— start Records supplied —

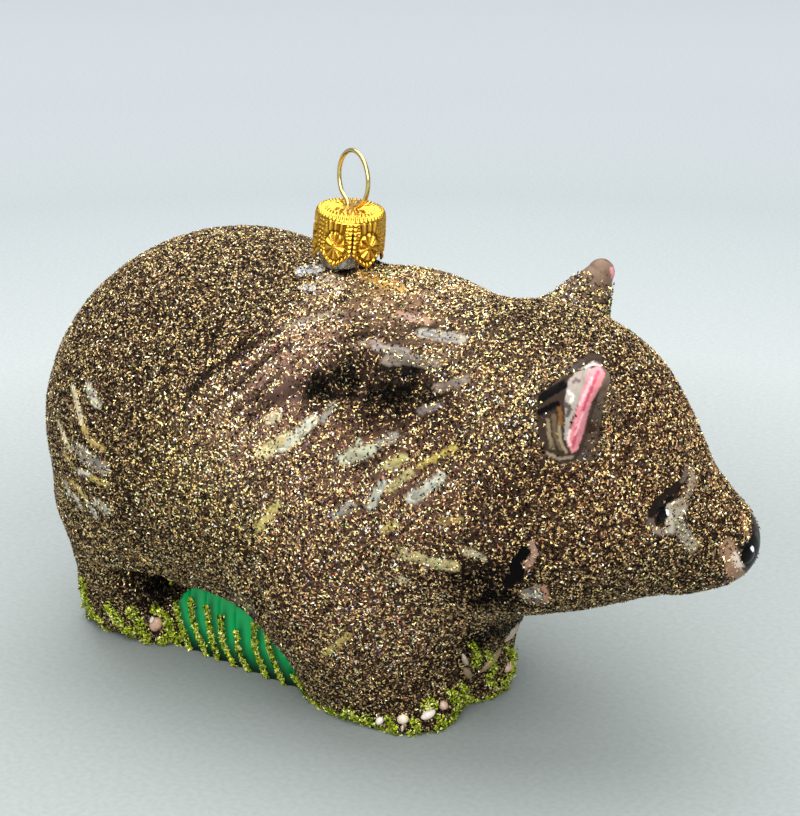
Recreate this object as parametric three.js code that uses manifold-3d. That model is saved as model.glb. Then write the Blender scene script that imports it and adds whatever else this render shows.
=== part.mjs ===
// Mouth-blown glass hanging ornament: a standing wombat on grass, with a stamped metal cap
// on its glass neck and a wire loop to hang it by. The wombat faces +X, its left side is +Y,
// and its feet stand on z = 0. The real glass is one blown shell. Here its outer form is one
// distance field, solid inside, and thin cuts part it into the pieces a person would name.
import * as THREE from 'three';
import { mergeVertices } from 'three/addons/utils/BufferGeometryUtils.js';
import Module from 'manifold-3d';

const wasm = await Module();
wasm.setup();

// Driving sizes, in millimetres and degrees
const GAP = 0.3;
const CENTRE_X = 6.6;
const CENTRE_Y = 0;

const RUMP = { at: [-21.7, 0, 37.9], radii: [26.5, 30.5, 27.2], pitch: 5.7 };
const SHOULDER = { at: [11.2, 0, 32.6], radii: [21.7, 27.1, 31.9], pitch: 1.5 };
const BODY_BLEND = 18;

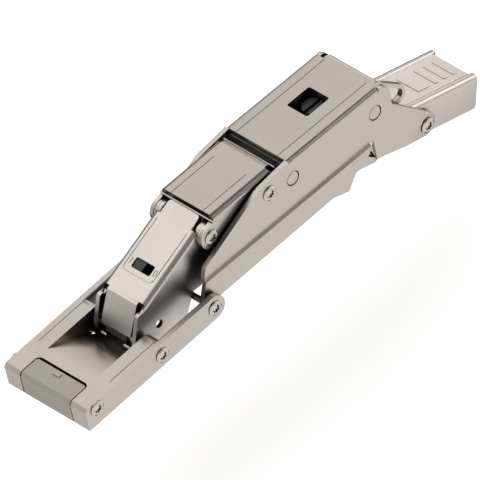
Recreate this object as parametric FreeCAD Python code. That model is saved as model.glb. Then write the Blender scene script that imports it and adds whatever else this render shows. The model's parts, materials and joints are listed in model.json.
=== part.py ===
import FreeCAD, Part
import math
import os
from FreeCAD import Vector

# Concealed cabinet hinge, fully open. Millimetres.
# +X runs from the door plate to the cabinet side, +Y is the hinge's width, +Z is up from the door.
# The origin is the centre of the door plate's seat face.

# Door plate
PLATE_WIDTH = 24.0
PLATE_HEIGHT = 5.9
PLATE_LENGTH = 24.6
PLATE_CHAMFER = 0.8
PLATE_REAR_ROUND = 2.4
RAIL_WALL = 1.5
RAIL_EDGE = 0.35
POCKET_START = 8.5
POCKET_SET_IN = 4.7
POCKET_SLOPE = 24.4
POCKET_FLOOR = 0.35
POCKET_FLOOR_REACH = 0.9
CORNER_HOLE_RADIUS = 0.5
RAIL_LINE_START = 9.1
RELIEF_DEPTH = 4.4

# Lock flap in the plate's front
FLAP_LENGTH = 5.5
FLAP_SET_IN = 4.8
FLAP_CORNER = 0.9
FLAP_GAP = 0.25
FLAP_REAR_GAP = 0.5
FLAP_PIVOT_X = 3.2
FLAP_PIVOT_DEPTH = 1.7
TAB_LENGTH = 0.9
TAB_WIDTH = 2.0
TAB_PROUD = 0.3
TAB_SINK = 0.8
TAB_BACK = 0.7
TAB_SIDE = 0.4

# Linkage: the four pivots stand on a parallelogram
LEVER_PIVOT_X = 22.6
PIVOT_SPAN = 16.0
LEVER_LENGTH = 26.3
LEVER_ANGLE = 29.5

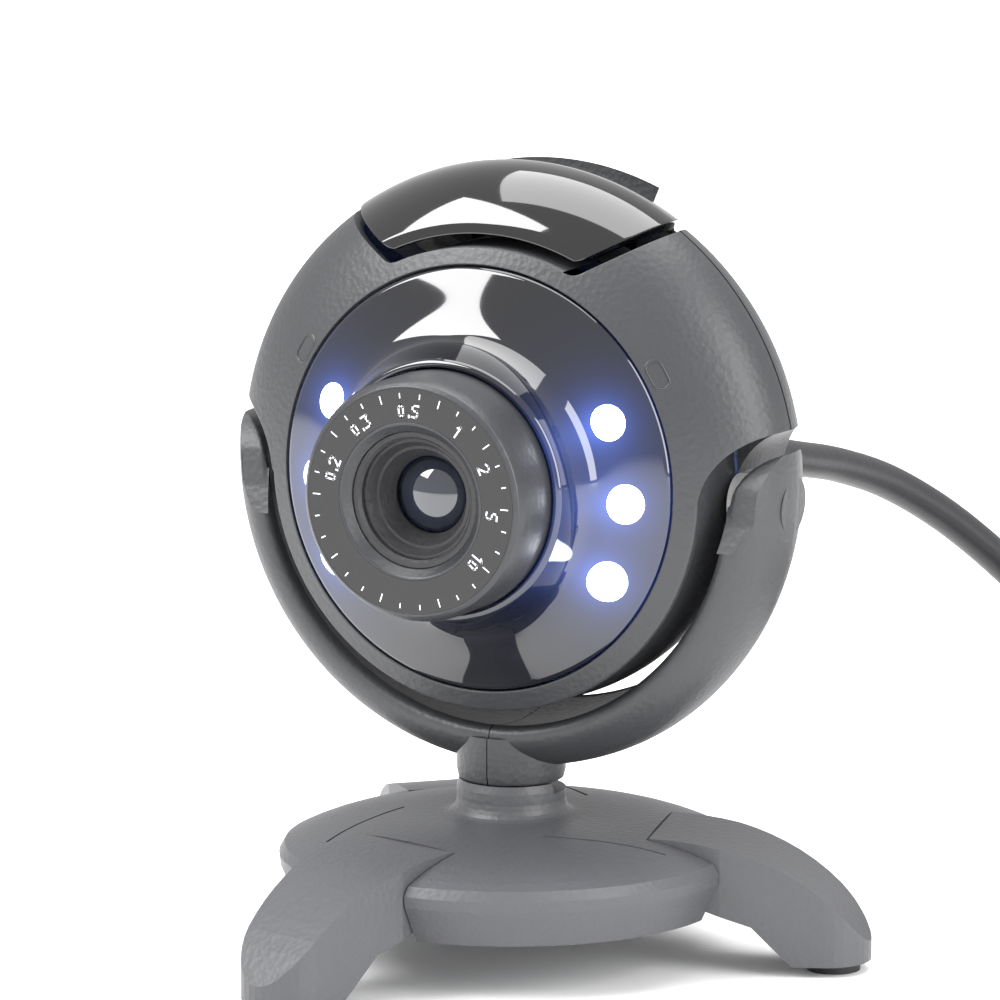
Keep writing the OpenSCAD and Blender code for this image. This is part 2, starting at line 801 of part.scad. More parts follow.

— end Records supplied —

Task requirements
Reproduce only those lines of the entries above that run from the line with "Recreate this object as parametric FreeCAD" to the final line.

Result of the exercise
Recreate this object as parametric FreeCAD Python code. That model is saved as model.glb. Then write the Blender scene script that imports it and adds whatever else this render shows. The model's parts, materials and joints are listed in model.json.
=== part.py ===
import FreeCAD, Part
import math
import os
from FreeCAD import Vector

# Concealed cabinet hinge, fully open. Millimetres.
# +X runs from the door plate to the cabinet side, +Y is the hinge's width, +Z is up from the door.
# The origin is the centre of the door plate's seat face.

# Door plate
PLATE_WIDTH = 24.0
PLATE_HEIGHT = 5.9
PLATE_LENGTH = 24.6
PLATE_CHAMFER = 0.8
PLATE_REAR_ROUND = 2.4
RAIL_WALL = 1.5
RAIL_EDGE = 0.35
POCKET_START = 8.5
POCKET_SET_IN = 4.7
POCKET_SLOPE = 24.4
POCKET_FLOOR = 0.35
POCKET_FLOOR_REACH = 0.9
CORNER_HOLE_RADIUS = 0.5
RAIL_LINE_START = 9.1
RELIEF_DEPTH = 4.4

# Lock flap in the plate's front
FLAP_LENGTH = 5.5
FLAP_SET_IN = 4.8
FLAP_CORNER = 0.9
FLAP_GAP = 0.25
FLAP_REAR_GAP = 0.5
FLAP_PIVOT_X = 3.2
FLAP_PIVOT_DEPTH = 1.7
TAB_LENGTH = 0.9
TAB_WIDTH = 2.0
TAB_PROUD = 0.3
TAB_SINK = 0.8
TAB_BACK = 0.7
TAB_SIDE = 0.4

# Linkage: the four pivots stand on a parallelogram
LEVER_PIVOT_X = 22.6
PIVOT_SPAN = 16.0
LEVER_LENGTH = 26.3
LEVER_ANGLE = 29.5

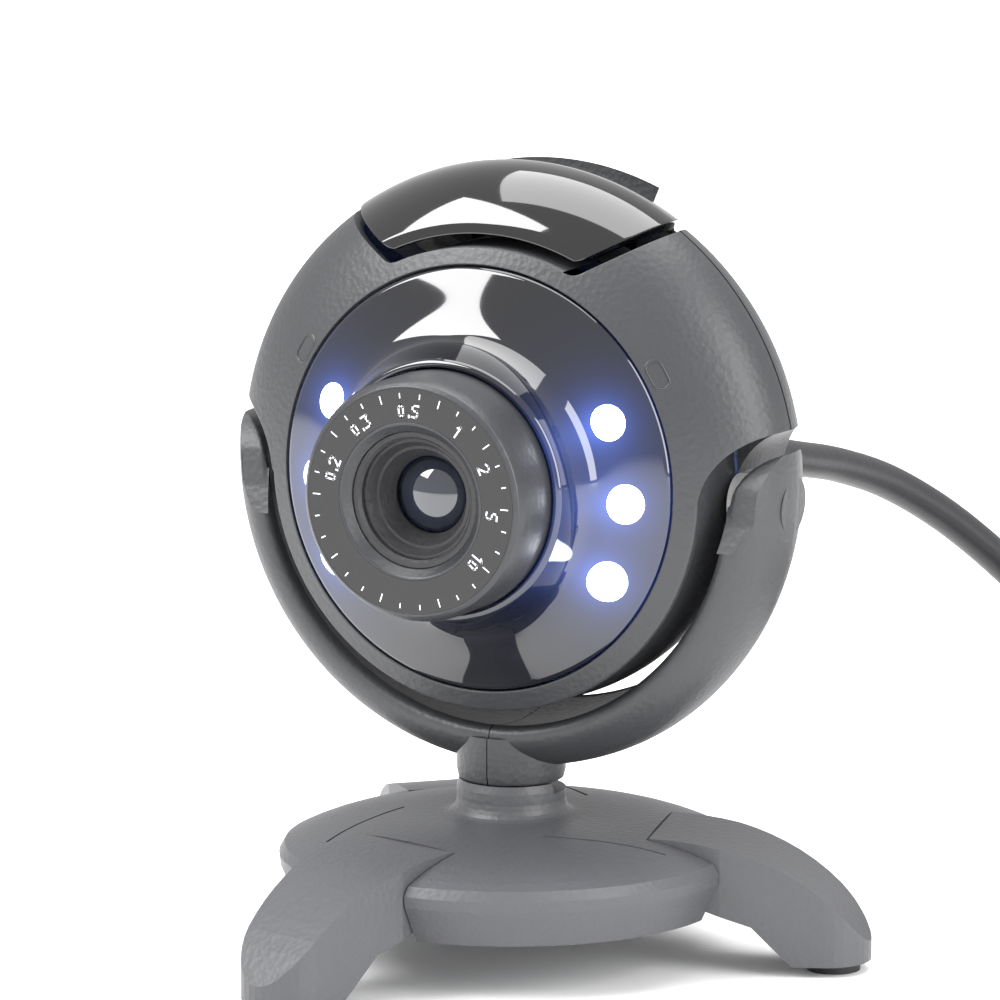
Keep writing the OpenSCAD and Blender code for this image. This is part 2, starting at line 801 of part.scad. More parts follow.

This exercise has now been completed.